WHAT TO PRODUCE ▸
Assemble all lines in which the string "scene" appears.

RECORDED DATA ▸
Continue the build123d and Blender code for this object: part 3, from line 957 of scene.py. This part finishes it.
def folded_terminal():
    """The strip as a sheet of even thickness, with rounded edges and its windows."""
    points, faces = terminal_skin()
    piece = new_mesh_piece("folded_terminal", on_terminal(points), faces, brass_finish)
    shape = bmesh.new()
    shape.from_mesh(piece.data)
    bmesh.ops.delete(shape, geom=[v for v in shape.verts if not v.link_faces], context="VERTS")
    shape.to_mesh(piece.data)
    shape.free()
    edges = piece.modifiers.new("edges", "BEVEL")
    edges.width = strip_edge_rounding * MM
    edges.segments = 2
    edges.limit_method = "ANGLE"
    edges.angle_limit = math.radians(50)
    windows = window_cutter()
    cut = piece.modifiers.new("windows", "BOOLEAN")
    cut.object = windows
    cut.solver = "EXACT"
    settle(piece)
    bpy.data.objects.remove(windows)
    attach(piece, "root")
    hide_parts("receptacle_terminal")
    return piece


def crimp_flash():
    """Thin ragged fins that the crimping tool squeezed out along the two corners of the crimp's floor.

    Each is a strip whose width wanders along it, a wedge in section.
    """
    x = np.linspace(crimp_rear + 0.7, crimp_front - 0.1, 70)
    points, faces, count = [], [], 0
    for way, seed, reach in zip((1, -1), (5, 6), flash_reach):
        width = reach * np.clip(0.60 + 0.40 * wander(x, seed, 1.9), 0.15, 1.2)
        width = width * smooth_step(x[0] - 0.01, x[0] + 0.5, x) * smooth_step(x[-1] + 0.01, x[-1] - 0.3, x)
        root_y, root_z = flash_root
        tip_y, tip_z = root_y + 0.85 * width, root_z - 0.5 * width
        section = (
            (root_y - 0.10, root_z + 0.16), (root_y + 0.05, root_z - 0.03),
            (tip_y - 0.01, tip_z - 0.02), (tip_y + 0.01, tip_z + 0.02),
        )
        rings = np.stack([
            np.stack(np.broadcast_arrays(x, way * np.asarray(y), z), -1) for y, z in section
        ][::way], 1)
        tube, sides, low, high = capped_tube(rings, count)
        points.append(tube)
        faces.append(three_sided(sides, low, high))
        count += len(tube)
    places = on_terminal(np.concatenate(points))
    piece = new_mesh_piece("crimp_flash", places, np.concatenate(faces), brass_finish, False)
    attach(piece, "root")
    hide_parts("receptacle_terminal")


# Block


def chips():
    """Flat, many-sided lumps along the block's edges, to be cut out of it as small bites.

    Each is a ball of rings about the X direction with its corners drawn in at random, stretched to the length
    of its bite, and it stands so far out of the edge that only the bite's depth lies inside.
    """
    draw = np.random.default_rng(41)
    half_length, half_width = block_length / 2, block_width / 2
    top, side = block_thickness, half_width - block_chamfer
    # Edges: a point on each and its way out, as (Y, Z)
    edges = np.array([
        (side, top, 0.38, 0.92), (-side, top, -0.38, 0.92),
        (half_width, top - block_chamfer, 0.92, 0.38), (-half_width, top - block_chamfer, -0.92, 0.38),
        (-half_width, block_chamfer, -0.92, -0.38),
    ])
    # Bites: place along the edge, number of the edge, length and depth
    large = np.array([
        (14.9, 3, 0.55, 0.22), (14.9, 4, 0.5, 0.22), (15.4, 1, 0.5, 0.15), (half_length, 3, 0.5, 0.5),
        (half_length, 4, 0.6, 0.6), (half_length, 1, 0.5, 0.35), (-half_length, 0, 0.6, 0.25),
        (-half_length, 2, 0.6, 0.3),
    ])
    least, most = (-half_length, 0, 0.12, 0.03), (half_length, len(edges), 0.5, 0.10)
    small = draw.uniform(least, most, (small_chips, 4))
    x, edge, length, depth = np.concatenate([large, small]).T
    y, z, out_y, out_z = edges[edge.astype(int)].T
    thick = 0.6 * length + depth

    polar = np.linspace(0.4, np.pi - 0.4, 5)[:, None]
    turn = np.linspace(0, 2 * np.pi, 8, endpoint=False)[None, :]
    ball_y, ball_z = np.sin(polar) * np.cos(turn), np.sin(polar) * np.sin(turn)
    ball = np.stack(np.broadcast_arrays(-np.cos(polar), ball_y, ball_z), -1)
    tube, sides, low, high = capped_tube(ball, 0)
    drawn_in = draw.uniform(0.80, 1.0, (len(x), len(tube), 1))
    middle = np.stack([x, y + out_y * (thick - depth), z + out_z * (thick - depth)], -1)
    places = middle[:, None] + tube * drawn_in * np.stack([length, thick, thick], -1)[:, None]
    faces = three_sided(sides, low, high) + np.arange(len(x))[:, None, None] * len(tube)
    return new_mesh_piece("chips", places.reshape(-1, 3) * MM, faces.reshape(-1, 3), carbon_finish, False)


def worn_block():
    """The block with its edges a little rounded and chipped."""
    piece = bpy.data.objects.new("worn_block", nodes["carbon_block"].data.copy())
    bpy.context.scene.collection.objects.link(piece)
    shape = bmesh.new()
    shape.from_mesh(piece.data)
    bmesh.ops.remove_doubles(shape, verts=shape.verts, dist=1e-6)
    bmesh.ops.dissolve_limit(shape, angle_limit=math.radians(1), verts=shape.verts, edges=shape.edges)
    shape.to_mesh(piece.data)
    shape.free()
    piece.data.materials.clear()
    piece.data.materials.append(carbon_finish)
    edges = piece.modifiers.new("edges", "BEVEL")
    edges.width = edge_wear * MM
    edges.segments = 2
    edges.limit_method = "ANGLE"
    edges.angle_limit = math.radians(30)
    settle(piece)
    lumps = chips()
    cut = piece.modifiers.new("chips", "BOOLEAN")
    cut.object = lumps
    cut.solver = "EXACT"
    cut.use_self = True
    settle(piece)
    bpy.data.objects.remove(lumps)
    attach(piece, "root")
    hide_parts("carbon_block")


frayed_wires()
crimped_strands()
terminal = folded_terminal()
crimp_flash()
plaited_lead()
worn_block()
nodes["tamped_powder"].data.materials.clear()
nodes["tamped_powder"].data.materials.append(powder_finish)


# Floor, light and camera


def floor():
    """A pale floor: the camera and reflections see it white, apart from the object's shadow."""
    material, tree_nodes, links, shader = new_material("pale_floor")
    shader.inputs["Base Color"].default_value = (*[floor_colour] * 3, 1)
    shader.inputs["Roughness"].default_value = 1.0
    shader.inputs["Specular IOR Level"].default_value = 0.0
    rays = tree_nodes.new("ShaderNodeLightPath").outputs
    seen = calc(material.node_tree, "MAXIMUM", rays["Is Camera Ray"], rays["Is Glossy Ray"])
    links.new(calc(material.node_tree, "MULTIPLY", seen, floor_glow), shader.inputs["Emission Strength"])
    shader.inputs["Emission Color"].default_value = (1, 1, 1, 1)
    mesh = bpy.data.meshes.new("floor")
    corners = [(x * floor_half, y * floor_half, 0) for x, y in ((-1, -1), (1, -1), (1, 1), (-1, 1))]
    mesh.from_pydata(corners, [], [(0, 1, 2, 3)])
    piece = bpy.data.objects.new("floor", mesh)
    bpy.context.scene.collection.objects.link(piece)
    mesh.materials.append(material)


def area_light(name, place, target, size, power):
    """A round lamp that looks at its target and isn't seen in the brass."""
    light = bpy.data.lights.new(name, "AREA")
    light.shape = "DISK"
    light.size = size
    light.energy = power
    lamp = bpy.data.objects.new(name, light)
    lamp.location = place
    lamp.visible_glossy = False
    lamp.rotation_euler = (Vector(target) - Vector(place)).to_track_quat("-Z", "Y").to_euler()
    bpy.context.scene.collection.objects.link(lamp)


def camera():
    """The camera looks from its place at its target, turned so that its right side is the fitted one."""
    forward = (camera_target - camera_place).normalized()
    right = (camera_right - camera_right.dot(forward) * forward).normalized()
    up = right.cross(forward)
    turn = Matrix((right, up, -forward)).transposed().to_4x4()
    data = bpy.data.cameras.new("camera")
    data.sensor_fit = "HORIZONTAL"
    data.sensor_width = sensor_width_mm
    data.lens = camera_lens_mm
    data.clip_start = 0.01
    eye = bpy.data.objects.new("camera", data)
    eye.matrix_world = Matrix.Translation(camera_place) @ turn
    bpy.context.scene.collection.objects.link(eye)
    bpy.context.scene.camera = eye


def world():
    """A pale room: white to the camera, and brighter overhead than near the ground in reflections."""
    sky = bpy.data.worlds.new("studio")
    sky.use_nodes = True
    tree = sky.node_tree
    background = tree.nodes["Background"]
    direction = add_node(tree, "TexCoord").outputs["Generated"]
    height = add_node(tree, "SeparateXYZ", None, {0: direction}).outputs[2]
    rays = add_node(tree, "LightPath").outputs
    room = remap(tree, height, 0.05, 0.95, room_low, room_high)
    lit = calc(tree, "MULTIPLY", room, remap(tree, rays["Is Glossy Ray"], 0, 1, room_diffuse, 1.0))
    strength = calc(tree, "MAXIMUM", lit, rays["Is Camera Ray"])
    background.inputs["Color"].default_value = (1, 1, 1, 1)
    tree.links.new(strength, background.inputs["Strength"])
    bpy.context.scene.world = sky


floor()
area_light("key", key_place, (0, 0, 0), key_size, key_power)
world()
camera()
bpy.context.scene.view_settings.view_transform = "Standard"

RESPONSE BELOW ▸
Continue the build123d and Blender code for this object: part 3, from line 957 of scene.py. This part finishes it.
    bpy.context.scene.collection.objects.link(piece)
    bpy.context.scene.collection.objects.link(piece)
    bpy.context.scene.collection.objects.link(lamp)
    bpy.context.scene.collection.objects.link(eye)
    bpy.context.scene.camera = eye
    bpy.context.scene.world = sky
bpy.context.scene.view_settings.view_transform = "Standard"